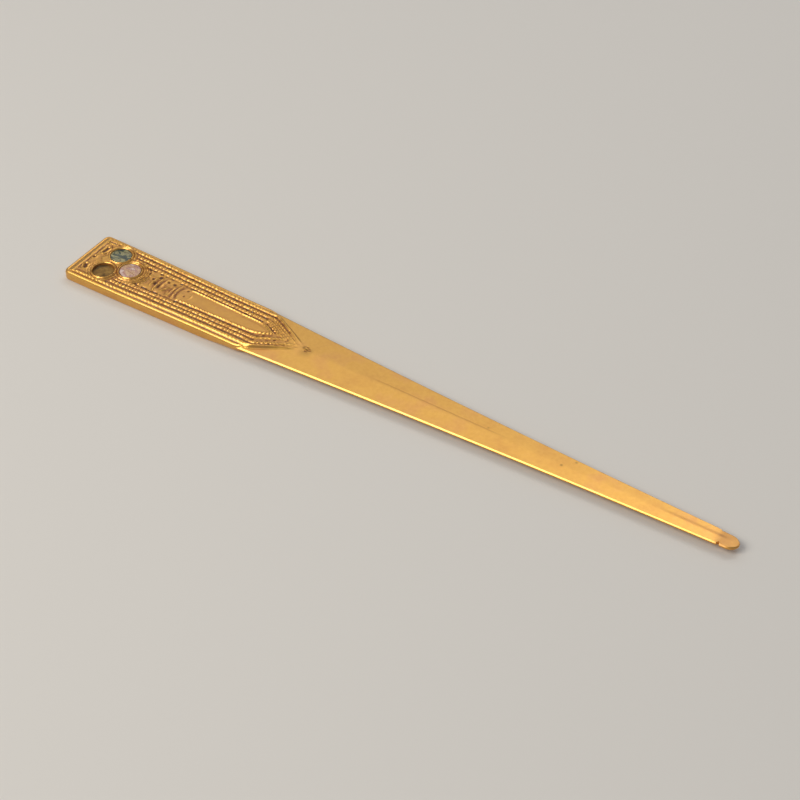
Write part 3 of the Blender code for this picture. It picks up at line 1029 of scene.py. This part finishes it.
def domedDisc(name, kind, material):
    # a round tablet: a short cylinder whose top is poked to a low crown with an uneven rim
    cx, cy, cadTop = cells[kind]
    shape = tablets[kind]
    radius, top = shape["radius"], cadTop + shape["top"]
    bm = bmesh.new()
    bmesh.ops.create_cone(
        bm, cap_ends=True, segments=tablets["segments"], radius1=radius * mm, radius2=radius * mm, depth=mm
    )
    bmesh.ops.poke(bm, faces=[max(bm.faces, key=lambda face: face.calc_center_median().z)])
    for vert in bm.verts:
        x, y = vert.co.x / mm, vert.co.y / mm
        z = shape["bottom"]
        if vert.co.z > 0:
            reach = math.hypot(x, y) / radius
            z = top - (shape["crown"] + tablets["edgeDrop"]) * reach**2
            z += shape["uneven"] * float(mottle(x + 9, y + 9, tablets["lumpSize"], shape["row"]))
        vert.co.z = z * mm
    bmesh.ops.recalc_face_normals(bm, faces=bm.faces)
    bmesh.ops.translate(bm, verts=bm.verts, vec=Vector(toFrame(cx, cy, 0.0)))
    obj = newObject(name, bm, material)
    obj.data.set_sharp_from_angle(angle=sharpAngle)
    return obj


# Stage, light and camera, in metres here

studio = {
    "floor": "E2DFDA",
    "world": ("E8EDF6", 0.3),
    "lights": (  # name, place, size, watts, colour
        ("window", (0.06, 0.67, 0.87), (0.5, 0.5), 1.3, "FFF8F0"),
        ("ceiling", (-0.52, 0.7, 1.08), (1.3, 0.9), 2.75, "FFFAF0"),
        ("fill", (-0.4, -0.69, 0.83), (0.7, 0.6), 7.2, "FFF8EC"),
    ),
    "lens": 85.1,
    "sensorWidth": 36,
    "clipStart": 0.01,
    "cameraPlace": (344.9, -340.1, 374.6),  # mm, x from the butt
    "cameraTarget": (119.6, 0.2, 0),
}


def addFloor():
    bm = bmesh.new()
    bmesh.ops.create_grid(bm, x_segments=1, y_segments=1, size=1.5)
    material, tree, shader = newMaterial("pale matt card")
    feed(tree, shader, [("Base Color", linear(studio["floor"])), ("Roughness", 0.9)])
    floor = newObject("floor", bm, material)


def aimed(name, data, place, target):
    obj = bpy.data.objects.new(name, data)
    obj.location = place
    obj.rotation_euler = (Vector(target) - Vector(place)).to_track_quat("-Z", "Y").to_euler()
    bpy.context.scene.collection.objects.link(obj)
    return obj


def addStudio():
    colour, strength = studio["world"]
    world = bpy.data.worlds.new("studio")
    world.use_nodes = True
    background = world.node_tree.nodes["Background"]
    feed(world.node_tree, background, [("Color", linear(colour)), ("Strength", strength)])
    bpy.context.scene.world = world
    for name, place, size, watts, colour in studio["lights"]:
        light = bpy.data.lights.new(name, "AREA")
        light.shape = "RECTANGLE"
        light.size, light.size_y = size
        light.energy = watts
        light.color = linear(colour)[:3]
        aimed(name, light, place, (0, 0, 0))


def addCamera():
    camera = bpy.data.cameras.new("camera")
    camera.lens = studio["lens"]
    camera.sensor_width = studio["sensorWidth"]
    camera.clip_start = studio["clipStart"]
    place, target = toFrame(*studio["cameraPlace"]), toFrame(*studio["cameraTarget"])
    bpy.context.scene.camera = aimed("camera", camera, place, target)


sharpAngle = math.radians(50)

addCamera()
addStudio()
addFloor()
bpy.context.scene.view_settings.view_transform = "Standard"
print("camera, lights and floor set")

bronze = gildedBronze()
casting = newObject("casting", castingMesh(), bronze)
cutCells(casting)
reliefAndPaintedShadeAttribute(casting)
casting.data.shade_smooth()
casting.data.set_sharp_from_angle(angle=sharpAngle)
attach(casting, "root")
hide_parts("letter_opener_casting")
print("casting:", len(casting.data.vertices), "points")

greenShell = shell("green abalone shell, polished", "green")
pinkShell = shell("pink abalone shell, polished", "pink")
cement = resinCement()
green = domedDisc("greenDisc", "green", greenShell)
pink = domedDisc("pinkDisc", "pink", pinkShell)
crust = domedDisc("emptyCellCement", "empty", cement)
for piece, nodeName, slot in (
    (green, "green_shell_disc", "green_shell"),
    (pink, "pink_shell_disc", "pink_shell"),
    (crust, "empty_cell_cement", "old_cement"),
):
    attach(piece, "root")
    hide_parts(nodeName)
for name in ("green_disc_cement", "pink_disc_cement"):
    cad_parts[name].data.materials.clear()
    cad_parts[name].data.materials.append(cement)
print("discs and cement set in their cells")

++++++

Exercise objective: In the listing above, find the line with "cad_parts[name].data.materials.append(cement)" and set down that line and all after it exactly, through the final line.

Task answer:
    cad_parts[name].data.materials.append(cement)
print("discs and cement set in their cells")